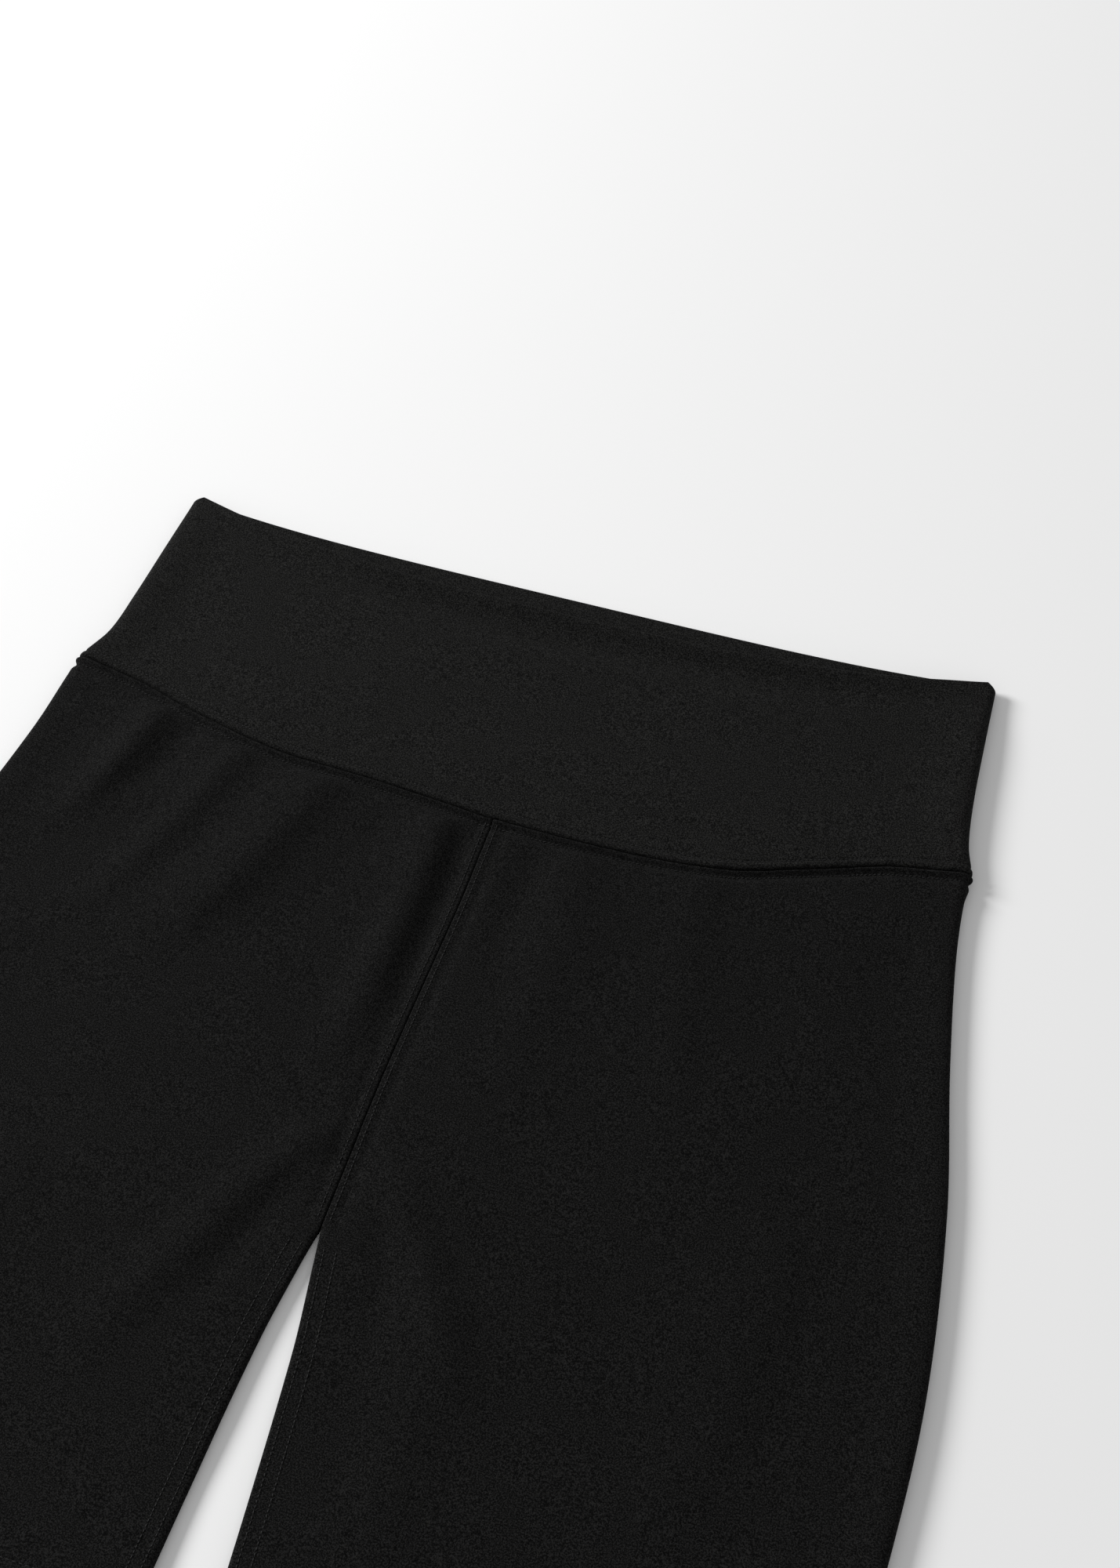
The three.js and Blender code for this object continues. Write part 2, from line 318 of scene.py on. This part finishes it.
def place(side, station, leg, down, depth, edge=0.0):
    """A point at that depth under the outer face, and its share of cloth across."""
    turn = read(SECTIONS, "turn", down)
    fold_x = half_width(side, down) - turn
    clear = max(read(CENTRE, "reach", down), SEAM_GAP / 2)
    reach = clear + side * read(CENTRE, "x", down) if leg else 0.0
    angle = (math.pi / 2) * ease((down - CROTCH_DOWN) / 14)
    curl = (front_height(side, side * reach, down) - SEAM_GAP) * math.pi / 4 if leg else 0
    start = reach + curl * bent_reach(angle)
    x = mix(start, fold_x, station.share)
    top = front_height(side, side * x, down)
    seams = seam_relief(side, side * x, down)
    out = seams - depth - edge
    sunk = min(0.0, seams) - depth - edge
    if station.layer == "front":
        return side * x, top + out
    if station.layer == "back":
        return side * x, -sunk
    if station.layer == "turn":
        tilt = math.pi * (0.5 - station.round)
        push = mix(sunk, out, 0.5 + 0.5 * math.sin(tilt))
        return (
            side * (fold_x + (turn + push) * math.cos(tilt)),
            top / 2 + (top / 2 + push) * math.sin(tilt),
        )
    bend = angle * station.round
    run = curl * station.round
    push = out if station.layer == "front_curl" else sunk
    px = start - run * bent_reach(bend) - push * math.sin(bend)
    fall = run * bent_fall(bend) - push * math.cos(bend)
    return side * px, top - fall if station.layer == "front_curl" else fall


def cloth_mesh(name, outer, inner, uvs, tube, flip):
    """A closed wall from matching grids of outer and inner points, in millimetres."""
    rows, columns = len(outer), len(outer[0])
    spans = columns if tube else columns - 1
    size = rows * columns
    faces = []

    def at(face, r, c):
        return face * size + r * columns + c % columns

    def quad(*corners):
        faces.append(corners[::-1] if flip else corners)

    for c in range(spans):
        for r in range(rows - 1):
            quad(at(0, r, c), at(0, r + 1, c), at(0, r + 1, c + 1), at(0, r, c + 1))
            quad(at(1, r, c), at(1, r, c + 1), at(1, r + 1, c + 1), at(1, r + 1, c))
        end = rows - 1
        quad(at(0, 0, c), at(0, 0, c + 1), at(1, 0, c + 1), at(1, 0, c))
        quad(at(0, end, c), at(1, end, c), at(1, end, c + 1), at(0, end, c + 1))
    if not tube:
        for r in range(rows - 1):
            quad(at(0, r, 0), at(1, r, 0), at(1, r + 1, 0), at(0, r + 1, 0))
            quad(at(0, r, spans), at(0, r + 1, spans), at(1, r + 1, spans), at(1, r, spans))
    points = [p for grid in (outer, inner) for row in grid for p in row]
    mesh = bpy.data.meshes.new(name)
    mesh.from_pydata([[v * MM for v in p] for p in points], [], faces)
    flat = [uv for _ in range(2) for row in uvs for uv in row]
    layer = mesh.uv_layers.new(name="cloth")
    for polygon in mesh.polygons:
        wide = max(flat[v % size][0] for v in polygon.vertices)
        for loop, vertex in zip(polygon.loop_indices, polygon.vertices):
            u, v = flat[vertex % size]
            wrapped = tube and wide - u > uvs[0][-1][0] / 2
            layer.data[loop].uv = ((u + uvs[0][-1][0] if wrapped else u) * 10, v * 10)
    mesh.update()
    mesh.polygons.foreach_set("use_smooth", [True] * len(mesh.polygons))
    obj = bpy.data.objects.new(name, mesh)
    bpy.context.collection.objects.link(obj)
    return obj


def cloth_uvs(grid, downs):
    """Distance along the cloth and down it, in metres, for each point of a grid."""
    uvs = []
    for row, levels in zip(grid, downs):
        run, line = 0.0, []
        for i, point in enumerate(row):
            if i:
                run += math.hypot(point[0] - row[i - 1][0], point[2] - row[i - 1][2])
            line.append((run * MM, levels[i] * MM))
        uvs.append(line)
    return uvs


def finish_cloth(obj, node, material):
    obj.data.materials.append(material)
    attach(obj, "root")
    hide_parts(node)


def band_rows(top, seam):
    """Levels of the band's rows: fine at the folded edge and at the seam."""
    rim = [0, 0.12, 0.35, 0.7, 1.15, 1.8, 2.8, 4.2, 6, 8.5]
    tail = [0.45 * i for i in range(18)][::-1]
    middle_count = 34
    start, end = top + rim[-1], seam - tail[0]
    body = [mix(start, end, (i + 1) / (middle_count + 1)) for i in range(middle_count)]
    return [top + r for r in rim] + body + [seam - t for t in tail]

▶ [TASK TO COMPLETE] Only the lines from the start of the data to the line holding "faces.append(corners[::-1] if flip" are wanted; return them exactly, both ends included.

▶ [EXPECTED OUTPUT]
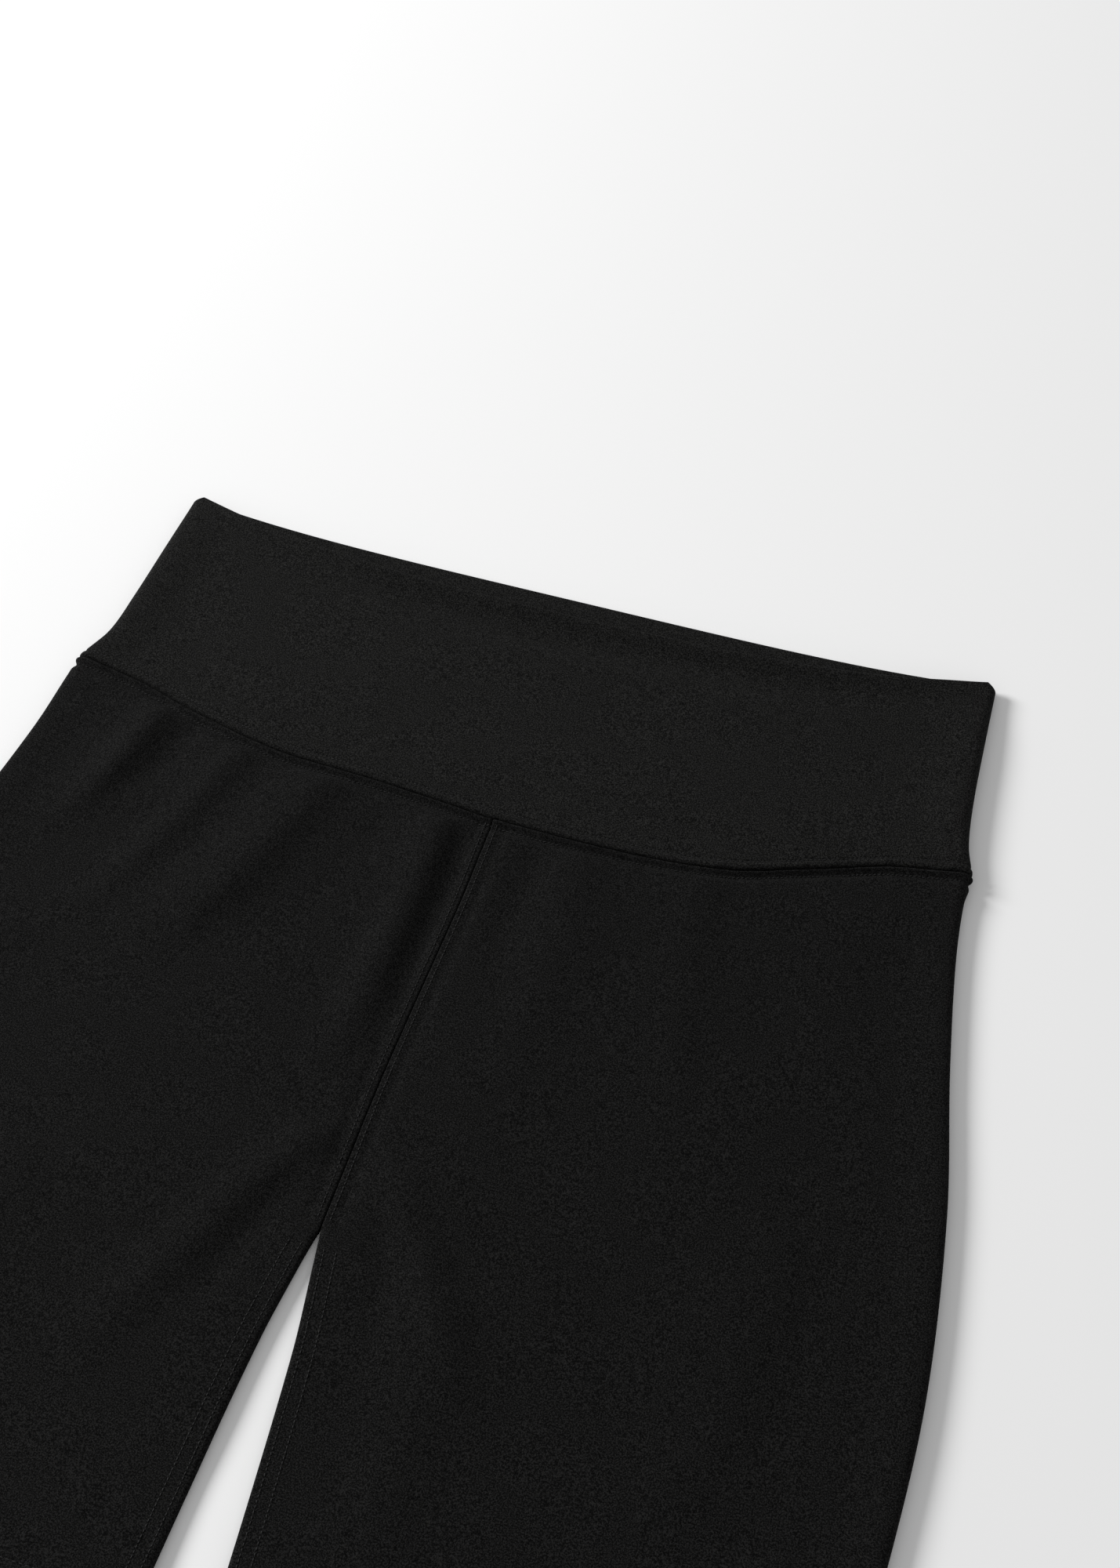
The three.js and Blender code for this object continues. Write part 2, from line 318 of scene.py on. This part finishes it.
def place(side, station, leg, down, depth, edge=0.0):
    """A point at that depth under the outer face, and its share of cloth across."""
    turn = read(SECTIONS, "turn", down)
    fold_x = half_width(side, down) - turn
    clear = max(read(CENTRE, "reach", down), SEAM_GAP / 2)
    reach = clear + side * read(CENTRE, "x", down) if leg else 0.0
    angle = (math.pi / 2) * ease((down - CROTCH_DOWN) / 14)
    curl = (front_height(side, side * reach, down) - SEAM_GAP) * math.pi / 4 if leg else 0
    start = reach + curl * bent_reach(angle)
    x = mix(start, fold_x, station.share)
    top = front_height(side, side * x, down)
    seams = seam_relief(side, side * x, down)
    out = seams - depth - edge
    sunk = min(0.0, seams) - depth - edge
    if station.layer == "front":
        return side * x, top + out
    if station.layer == "back":
        return side * x, -sunk
    if station.layer == "turn":
        tilt = math.pi * (0.5 - station.round)
        push = mix(sunk, out, 0.5 + 0.5 * math.sin(tilt))
        return (
            side * (fold_x + (turn + push) * math.cos(tilt)),
            top / 2 + (top / 2 + push) * math.sin(tilt),
        )
    bend = angle * station.round
    run = curl * station.round
    push = out if station.layer == "front_curl" else sunk
    px = start - run * bent_reach(bend) - push * math.sin(bend)
    fall = run * bent_fall(bend) - push * math.cos(bend)
    return side * px, top - fall if station.layer == "front_curl" else fall


def cloth_mesh(name, outer, inner, uvs, tube, flip):
    """A closed wall from matching grids of outer and inner points, in millimetres."""
    rows, columns = len(outer), len(outer[0])
    spans = columns if tube else columns - 1
    size = rows * columns
    faces = []

    def at(face, r, c):
        return face * size + r * columns + c % columns

    def quad(*corners):
        faces.append(corners[::-1] if flip else corners)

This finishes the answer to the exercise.